Epidemic mitigation by statistical inference from contact tracing data

Abstract

Contact tracing is an essential tool to mitigate the impact of a pandemic, such as the COVID-19 pandemic. In order to achieve efficient and scalable contact tracing in real time, digital devices can play an important role. While a lot of attention has been paid to analyzing the privacy and ethical risks of the associated mobile applications, so far much less research has been devoted to optimizing their performance and assessing their impact on the mitigation of the epidemic. We develop Bayesian inference methods to estimate the risk that an individual is infected. This inference is based on the list of his recent contacts and their own risk levels, as well as personal information such as results of tests or presence of syndromes. We propose to use probabilistic risk estimation to optimize testing and quarantining strategies for the control of an epidemic. Our results show that in some range of epidemic spreading (typically when the manual tracing of all contacts of infected people becomes practically impossible but before the fraction of infected people reaches the scale where a lockdown becomes unavoidable), this inference of individuals at risk could be an efficient way to mitigate the epidemic. Our approaches translate into fully distributed algorithms that only require communication between individuals who have recently been in contact. Such communication may be encrypted and anonymized, and thus, it is compatible with privacy-preserving standards. We conclude that probabilistic risk estimation is capable of enhancing the performance of digital contact tracing and should be considered in the mobile applications.

Keywords: Bayesian inference; belief propagation; contact tracing; epidemic spreading.

Fig. 1.

SIR model on proximity-based random network with six contacts on average per day and $\mathrm{5,00,000}$ individuals. The epidemic parameters are the same as those used by the inference algorithms: $\lambda =0.05,\mu =0.02$. In the plot, we show the average numbers (bold lines) of infected individuals vs. time among three different realizations (thin lines) of the epidemics with 200 patients zero. The system freely evolves for the first 10 d, and then, interventions start. We consider $50\%$ of the infected individuals each day as severely symptomatic. These individuals are observed as infected 5 d after their infection. Then, 1,500 tests are performed daily according to the ranking given by the algorithms. The observed infected individuals are quarantined. The parameters used for these simulations are $\tau =5$ for both SMF and CT and $t_{\text{SMF}}=15$ for SMF. obs., observations.

Fig. 2.

Effect of the control strategy on the epidemic spreading, according to the OpenABM model, in a population of 500,000 individuals. Each infected individual can either be asymptomatic or show symptoms of various degree (mild or severe). Individuals who show severe symptoms are immediately quarantined or hospitalized when symptoms emerge. In addition, half of the mildly symptomatic individuals are assumed to self-report and self-isolate as well.
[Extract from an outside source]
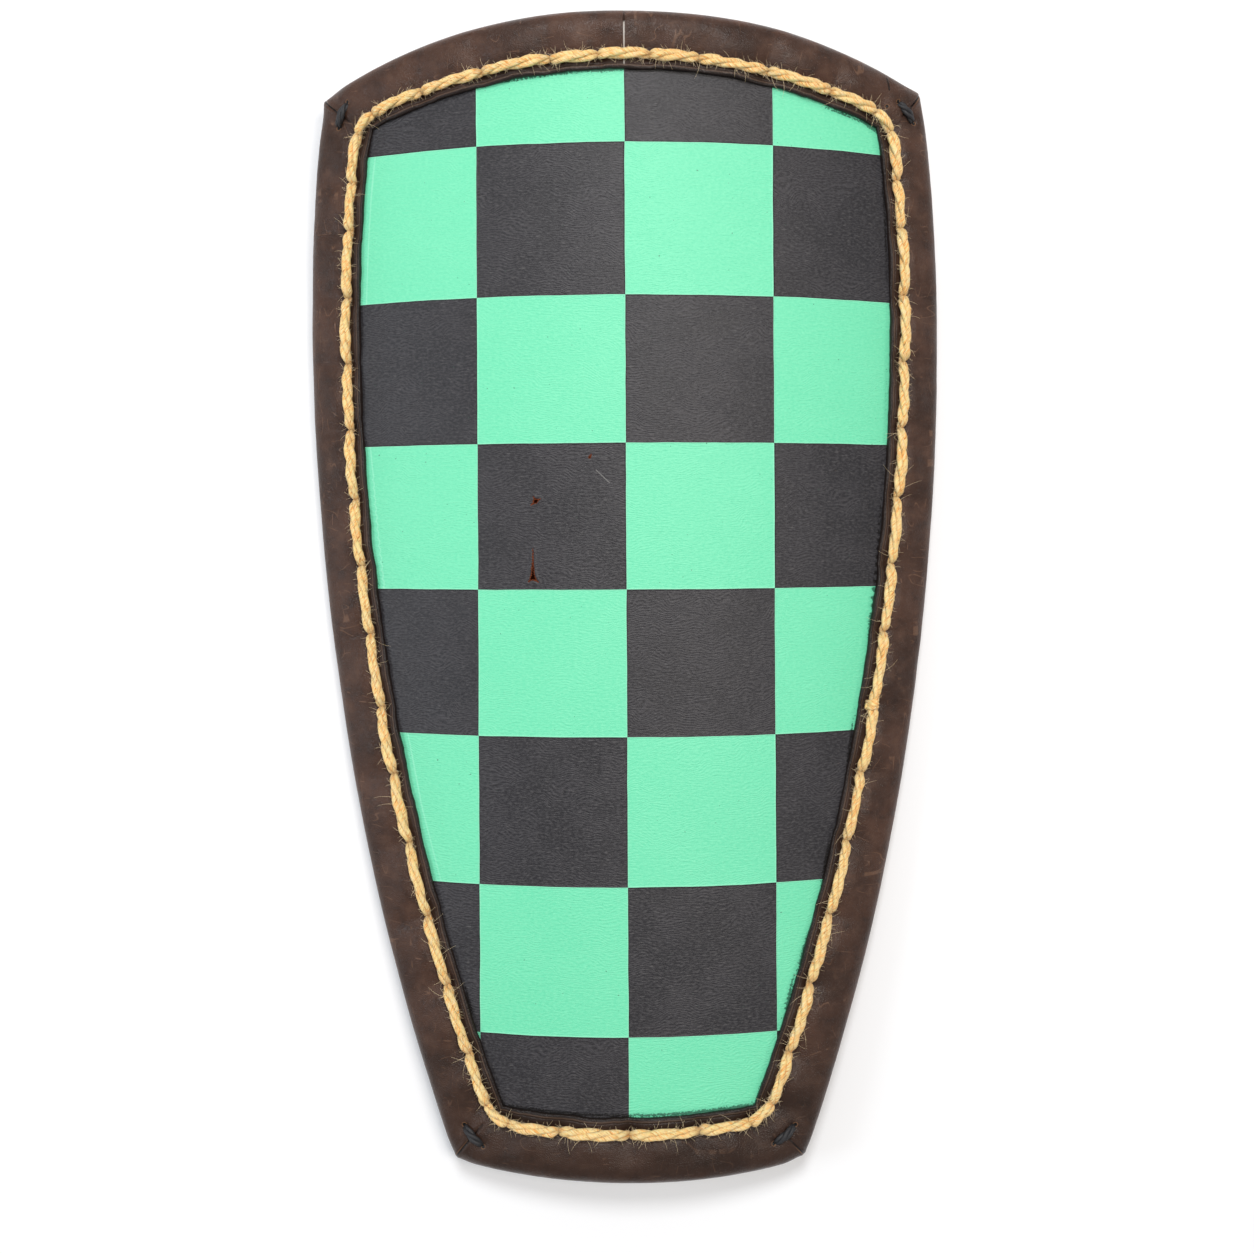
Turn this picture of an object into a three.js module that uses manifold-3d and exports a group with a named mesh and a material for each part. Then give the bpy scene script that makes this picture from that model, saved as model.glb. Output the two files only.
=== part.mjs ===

No direct information is available on asymptomatic (or presymptomatic) infected individuals. The number of tests based on suggestions by the inference method is fixed, while there is no limitation on tests used for symptomatic individuals. In all panels, we show the number of infected individuals in a time window of 100 d when interventions are applied starting from day 10. The number of patients zero is set to 50. Thin lines represent the results for single instances of the epidemics, while the thick lines are the averages among the different realizations. We compare the effect of an increasing number of available medical tests per day, from $\left[\mathrm{625,5000}\right]$, performed on the individuals at highest risk as evaluated by the corresponding strategy (RG, CT, SMF, and BP). We show here four selected cases to stress the qualitative differences among the methods. Here, only tested-positive individuals, and not their cohabitants, are confined. The SMF algorithm fixes the parameters $\lambda =0.02$, $\mu =1/12$, $\tau =5$, and $t_{\text{SMF}}=10$. SI Appendix has details on the parameters used in BP. obs., observations.

Fig. 3.

Effect of test inaccuracy on the evolution of the controlled epidemics. The intervention protocol is the same as Fig. 2 when 2,500 daily observations are available, only differing in the treatment of the households. The cohabitants of the tested-positive individuals are also confined. The effects of a nonnegligible FNR of the results of the medical tests are considered, ranging from 0.09 to 0.40. Four representative regimes to underline the different behavior of the risk assessment methods are shown.

Fig. 4.

Effect of a poor AF of the mobile application on the number of infected individuals. The same intervention protocol of Fig. 2 is used here for 5,000 daily observations and the quarantine of the households. Only a fraction AF of the population, from 90 to 60%, uses the mobile application.